What you have to do ->
Write out the data below in full. Keep it exact.
****************************************
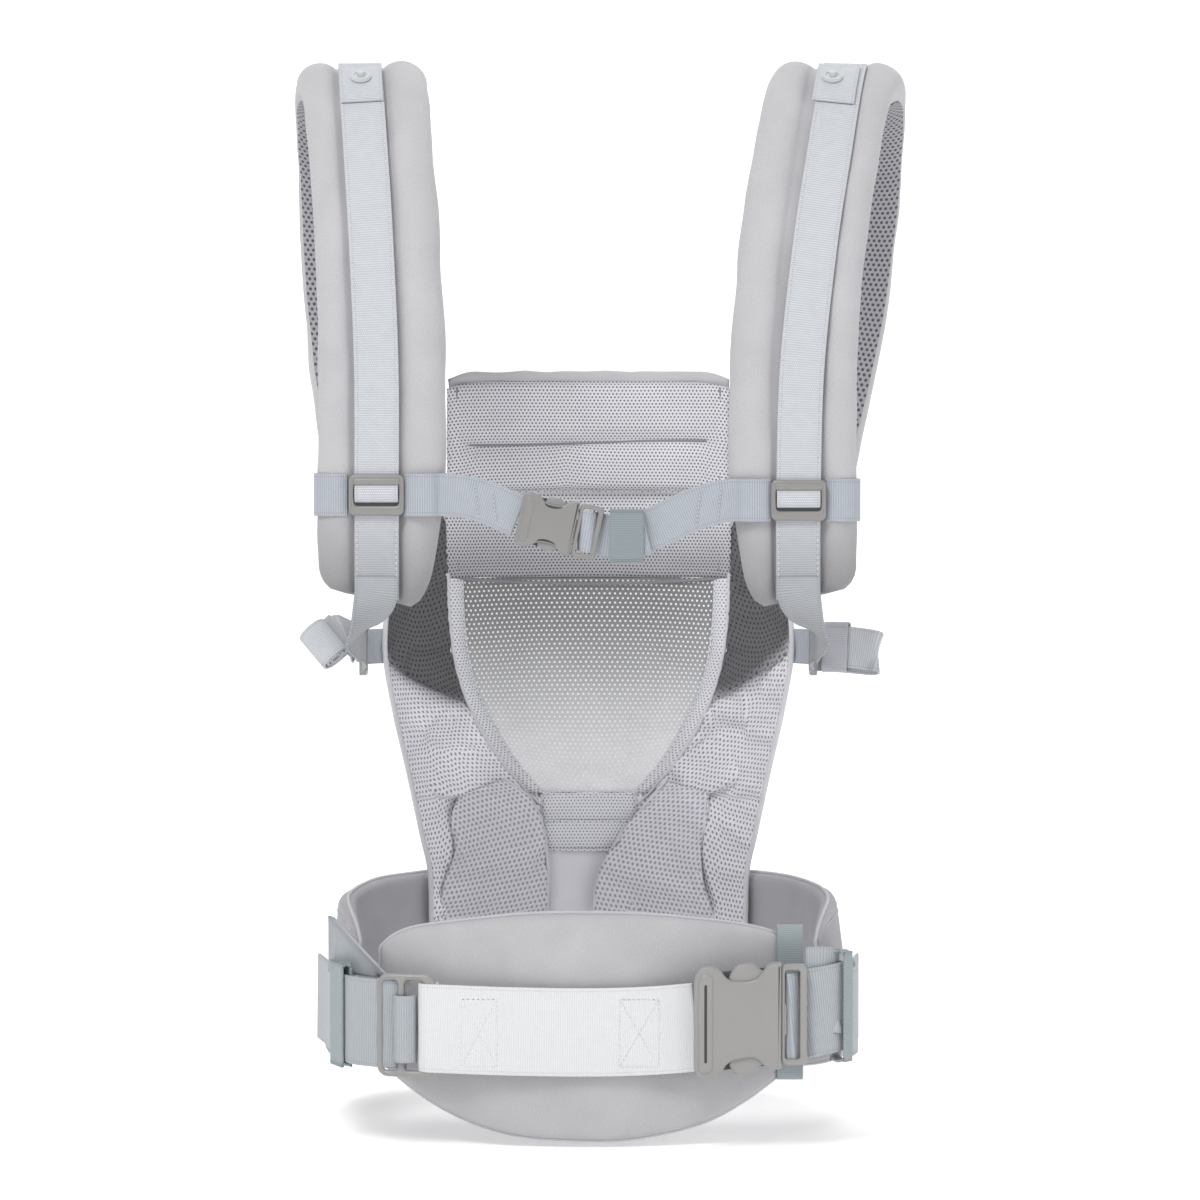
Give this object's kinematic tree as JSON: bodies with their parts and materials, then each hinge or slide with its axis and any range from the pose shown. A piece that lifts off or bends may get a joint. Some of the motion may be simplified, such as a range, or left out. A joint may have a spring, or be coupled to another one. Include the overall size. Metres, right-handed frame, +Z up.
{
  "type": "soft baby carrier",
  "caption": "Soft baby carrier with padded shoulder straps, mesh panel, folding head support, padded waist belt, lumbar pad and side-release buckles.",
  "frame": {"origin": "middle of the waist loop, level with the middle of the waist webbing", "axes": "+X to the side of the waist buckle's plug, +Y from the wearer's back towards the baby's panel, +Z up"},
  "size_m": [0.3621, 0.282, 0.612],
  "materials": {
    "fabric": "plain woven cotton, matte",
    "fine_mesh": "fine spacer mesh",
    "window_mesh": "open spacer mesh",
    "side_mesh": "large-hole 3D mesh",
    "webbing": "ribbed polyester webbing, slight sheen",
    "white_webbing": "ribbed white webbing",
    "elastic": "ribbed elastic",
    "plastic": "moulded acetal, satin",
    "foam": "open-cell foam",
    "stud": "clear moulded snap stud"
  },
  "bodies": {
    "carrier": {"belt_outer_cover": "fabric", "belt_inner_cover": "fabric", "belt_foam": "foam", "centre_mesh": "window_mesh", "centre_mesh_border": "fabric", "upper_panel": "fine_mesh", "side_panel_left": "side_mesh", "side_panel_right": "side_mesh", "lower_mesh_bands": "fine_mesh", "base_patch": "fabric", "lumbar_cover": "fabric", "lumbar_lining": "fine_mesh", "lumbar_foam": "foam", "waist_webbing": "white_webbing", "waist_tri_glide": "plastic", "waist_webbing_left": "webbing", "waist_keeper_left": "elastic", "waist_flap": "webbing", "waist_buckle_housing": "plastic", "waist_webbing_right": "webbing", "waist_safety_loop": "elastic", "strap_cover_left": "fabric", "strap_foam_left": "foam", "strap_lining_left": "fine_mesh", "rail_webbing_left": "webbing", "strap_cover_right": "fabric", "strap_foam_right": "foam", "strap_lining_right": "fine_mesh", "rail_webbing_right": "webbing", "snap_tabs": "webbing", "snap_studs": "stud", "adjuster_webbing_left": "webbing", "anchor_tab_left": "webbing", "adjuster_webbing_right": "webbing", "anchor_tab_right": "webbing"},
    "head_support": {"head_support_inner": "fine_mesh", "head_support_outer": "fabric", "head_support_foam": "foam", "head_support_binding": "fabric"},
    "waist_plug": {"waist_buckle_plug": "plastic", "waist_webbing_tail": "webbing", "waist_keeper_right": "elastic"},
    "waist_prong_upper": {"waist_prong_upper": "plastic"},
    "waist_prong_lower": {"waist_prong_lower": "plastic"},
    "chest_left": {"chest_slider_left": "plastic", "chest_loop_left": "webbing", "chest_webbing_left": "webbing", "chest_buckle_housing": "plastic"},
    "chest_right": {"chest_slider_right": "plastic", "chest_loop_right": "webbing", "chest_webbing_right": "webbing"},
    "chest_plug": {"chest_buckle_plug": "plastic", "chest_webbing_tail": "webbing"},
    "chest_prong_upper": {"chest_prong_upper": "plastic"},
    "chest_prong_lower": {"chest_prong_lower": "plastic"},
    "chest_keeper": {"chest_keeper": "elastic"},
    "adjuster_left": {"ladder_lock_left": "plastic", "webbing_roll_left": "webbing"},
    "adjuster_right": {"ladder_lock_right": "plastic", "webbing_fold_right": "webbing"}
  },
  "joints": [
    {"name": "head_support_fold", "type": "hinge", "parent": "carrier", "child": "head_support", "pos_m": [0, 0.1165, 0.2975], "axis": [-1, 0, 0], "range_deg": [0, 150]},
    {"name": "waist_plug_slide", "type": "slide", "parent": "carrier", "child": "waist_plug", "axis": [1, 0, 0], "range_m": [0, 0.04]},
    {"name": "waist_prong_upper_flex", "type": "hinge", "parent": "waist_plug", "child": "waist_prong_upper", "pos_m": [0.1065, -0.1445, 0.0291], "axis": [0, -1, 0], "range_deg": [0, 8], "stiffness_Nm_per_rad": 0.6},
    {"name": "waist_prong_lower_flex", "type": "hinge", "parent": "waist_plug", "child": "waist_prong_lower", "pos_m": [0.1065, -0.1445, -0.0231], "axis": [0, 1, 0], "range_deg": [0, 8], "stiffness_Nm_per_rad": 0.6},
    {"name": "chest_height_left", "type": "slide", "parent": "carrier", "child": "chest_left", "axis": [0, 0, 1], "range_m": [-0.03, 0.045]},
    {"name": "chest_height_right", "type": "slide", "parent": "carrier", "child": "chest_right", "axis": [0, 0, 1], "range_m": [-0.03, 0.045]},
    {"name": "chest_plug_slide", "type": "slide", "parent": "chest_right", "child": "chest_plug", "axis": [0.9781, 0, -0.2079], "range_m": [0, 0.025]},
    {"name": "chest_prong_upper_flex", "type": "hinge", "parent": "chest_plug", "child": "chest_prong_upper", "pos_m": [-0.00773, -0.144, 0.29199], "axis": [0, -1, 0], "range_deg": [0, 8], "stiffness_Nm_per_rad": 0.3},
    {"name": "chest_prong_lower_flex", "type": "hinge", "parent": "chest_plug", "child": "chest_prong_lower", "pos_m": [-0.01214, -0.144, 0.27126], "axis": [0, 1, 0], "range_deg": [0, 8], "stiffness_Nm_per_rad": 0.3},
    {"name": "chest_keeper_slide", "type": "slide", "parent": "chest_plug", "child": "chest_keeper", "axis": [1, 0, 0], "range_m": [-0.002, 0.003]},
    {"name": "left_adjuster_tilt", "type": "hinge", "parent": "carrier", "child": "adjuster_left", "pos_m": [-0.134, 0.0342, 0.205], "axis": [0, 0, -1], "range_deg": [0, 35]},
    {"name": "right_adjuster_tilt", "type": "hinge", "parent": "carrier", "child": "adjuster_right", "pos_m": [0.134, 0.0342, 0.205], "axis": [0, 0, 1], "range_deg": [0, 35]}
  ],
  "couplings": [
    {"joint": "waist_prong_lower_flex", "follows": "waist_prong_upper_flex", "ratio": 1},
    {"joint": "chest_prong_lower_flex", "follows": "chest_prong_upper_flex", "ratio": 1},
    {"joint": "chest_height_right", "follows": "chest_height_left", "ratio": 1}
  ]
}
****************************************
Problem solution ->
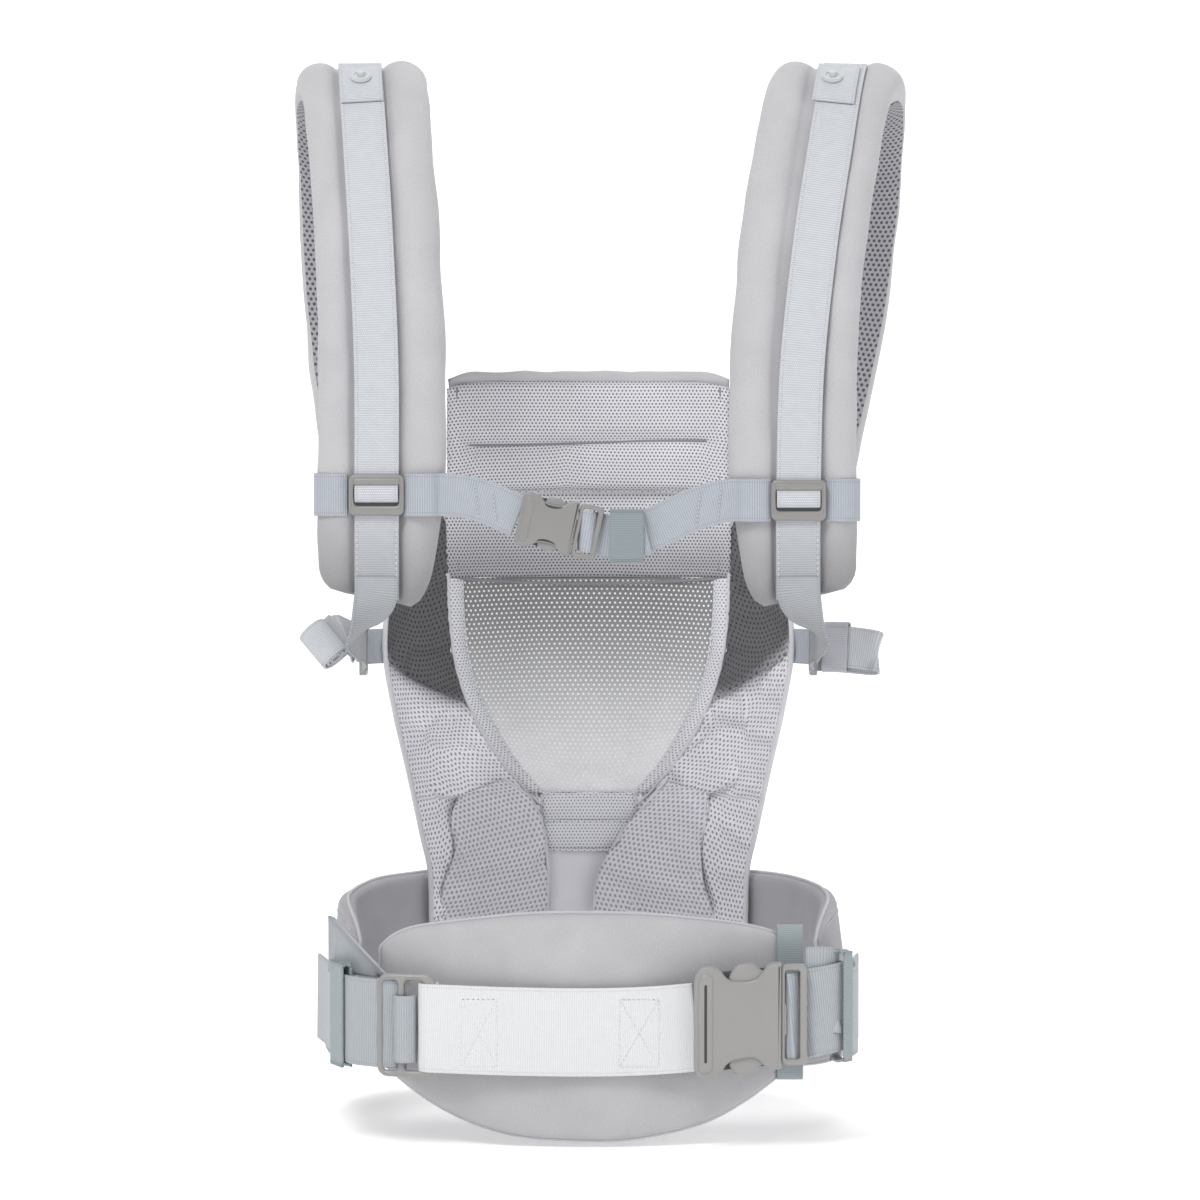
Give this object's kinematic tree as JSON: bodies with their parts and materials, then each hinge or slide with its axis and any range from the pose shown. A piece that lifts off or bends may get a joint. Some of the motion may be simplified, such as a range, or left out. A joint may have a spring, or be coupled to another one. Include the overall size. Metres, right-handed frame, +Z up.
{
  "type": "soft baby carrier",
  "caption": "Soft baby carrier with padded shoulder straps, mesh panel, folding head support, padded waist belt, lumbar pad and side-release buckles.",
  "frame": {"origin": "middle of the waist loop, level with the middle of the waist webbing", "axes": "+X to the side of the waist buckle's plug, +Y from the wearer's back towards the baby's panel, +Z up"},
  "size_m": [0.3621, 0.282, 0.612],
  "materials": {
    "fabric": "plain woven cotton, matte",
    "fine_mesh": "fine spacer mesh",
    "window_mesh": "open spacer mesh",
    "side_mesh": "large-hole 3D mesh",
    "webbing": "ribbed polyester webbing, slight sheen",
    "white_webbing": "ribbed white webbing",
    "elastic": "ribbed elastic",
    "plastic": "moulded acetal, satin",
    "foam": "open-cell foam",
    "stud": "clear moulded snap stud"
  },
  "bodies": {
    "carrier": {"belt_outer_cover": "fabric", "belt_inner_cover": "fabric", "belt_foam": "foam", "centre_mesh": "window_mesh", "centre_mesh_border": "fabric", "upper_panel": "fine_mesh", "side_panel_left": "side_mesh", "side_panel_right": "side_mesh", "lower_mesh_bands": "fine_mesh", "base_patch": "fabric", "lumbar_cover": "fabric", "lumbar_lining": "fine_mesh", "lumbar_foam": "foam", "waist_webbing": "white_webbing", "waist_tri_glide": "plastic", "waist_webbing_left": "webbing", "waist_keeper_left": "elastic", "waist_flap": "webbing", "waist_buckle_housing": "plastic", "waist_webbing_right": "webbing", "waist_safety_loop": "elastic", "strap_cover_left": "fabric", "strap_foam_left": "foam", "strap_lining_left": "fine_mesh", "rail_webbing_left": "webbing", "strap_cover_right": "fabric", "strap_foam_right": "foam", "strap_lining_right": "fine_mesh", "rail_webbing_right": "webbing", "snap_tabs": "webbing", "snap_studs": "stud", "adjuster_webbing_left": "webbing", "anchor_tab_left": "webbing", "adjuster_webbing_right": "webbing", "anchor_tab_right": "webbing"},
    "head_support": {"head_support_inner": "fine_mesh", "head_support_outer": "fabric", "head_support_foam": "foam", "head_support_binding": "fabric"},
    "waist_plug": {"waist_buckle_plug": "plastic", "waist_webbing_tail": "webbing", "waist_keeper_right": "elastic"},
    "waist_prong_upper": {"waist_prong_upper": "plastic"},
    "waist_prong_lower": {"waist_prong_lower": "plastic"},
    "chest_left": {"chest_slider_left": "plastic", "chest_loop_left": "webbing", "chest_webbing_left": "webbing", "chest_buckle_housing": "plastic"},
    "chest_right": {"chest_slider_right": "plastic", "chest_loop_right": "webbing", "chest_webbing_right": "webbing"},
    "chest_plug": {"chest_buckle_plug": "plastic", "chest_webbing_tail": "webbing"},
    "chest_prong_upper": {"chest_prong_upper": "plastic"},
    "chest_prong_lower": {"chest_prong_lower": "plastic"},
    "chest_keeper": {"chest_keeper": "elastic"},
    "adjuster_left": {"ladder_lock_left": "plastic", "webbing_roll_left": "webbing"},
    "adjuster_right": {"ladder_lock_right": "plastic", "webbing_fold_right": "webbing"}
  },
  "joints": [
    {"name": "head_support_fold", "type": "hinge", "parent": "carrier", "child": "head_support", "pos_m": [0, 0.1165, 0.2975], "axis": [-1, 0, 0], "range_deg": [0, 150]},
    {"name": "waist_plug_slide", "type": "slide", "parent": "carrier", "child": "waist_plug", "axis": [1, 0, 0], "range_m": [0, 0.04]},
    {"name": "waist_prong_upper_flex", "type": "hinge", "parent": "waist_plug", "child": "waist_prong_upper", "pos_m": [0.1065, -0.1445, 0.0291], "axis": [0, -1, 0], "range_deg": [0, 8], "stiffness_Nm_per_rad": 0.6},
    {"name": "waist_prong_lower_flex", "type": "hinge", "parent": "waist_plug", "child": "waist_prong_lower", "pos_m": [0.1065, -0.1445, -0.0231], "axis": [0, 1, 0], "range_deg": [0, 8], "stiffness_Nm_per_rad": 0.6},
    {"name": "chest_height_left", "type": "slide", "parent": "carrier", "child": "chest_left", "axis": [0, 0, 1], "range_m": [-0.03, 0.045]},
    {"name": "chest_height_right", "type": "slide", "parent": "carrier", "child": "chest_right", "axis": [0, 0, 1], "range_m": [-0.03, 0.045]},
    {"name": "chest_plug_slide", "type": "slide", "parent": "chest_right", "child": "chest_plug", "axis": [0.9781, 0, -0.2079], "range_m": [0, 0.025]},
    {"name": "chest_prong_upper_flex", "type": "hinge", "parent": "chest_plug", "child": "chest_prong_upper", "pos_m": [-0.00773, -0.144, 0.29199], "axis": [0, -1, 0], "range_deg": [0, 8], "stiffness_Nm_per_rad": 0.3},
    {"name": "chest_prong_lower_flex", "type": "hinge", "parent": "chest_plug", "child": "chest_prong_lower", "pos_m": [-0.01214, -0.144, 0.27126], "axis": [0, 1, 0], "range_deg": [0, 8], "stiffness_Nm_per_rad": 0.3},
    {"name": "chest_keeper_slide", "type": "slide", "parent": "chest_plug", "child": "chest_keeper", "axis": [1, 0, 0], "range_m": [-0.002, 0.003]},
    {"name": "left_adjuster_tilt", "type": "hinge", "parent": "carrier", "child": "adjuster_left", "pos_m": [-0.134, 0.0342, 0.205], "axis": [0, 0, -1], "range_deg": [0, 35]},
    {"name": "right_adjuster_tilt", "type": "hinge", "parent": "carrier", "child": "adjuster_right", "pos_m": [0.134, 0.0342, 0.205], "axis": [0, 0, 1], "range_deg": [0, 35]}
  ],
  "couplings": [
    {"joint": "waist_prong_lower_flex", "follows": "waist_prong_upper_flex", "ratio": 1},
    {"joint": "chest_prong_lower_flex", "follows": "chest_prong_upper_flex", "ratio": 1},
    {"joint": "chest_height_right", "follows": "chest_height_left", "ratio": 1}
  ]
}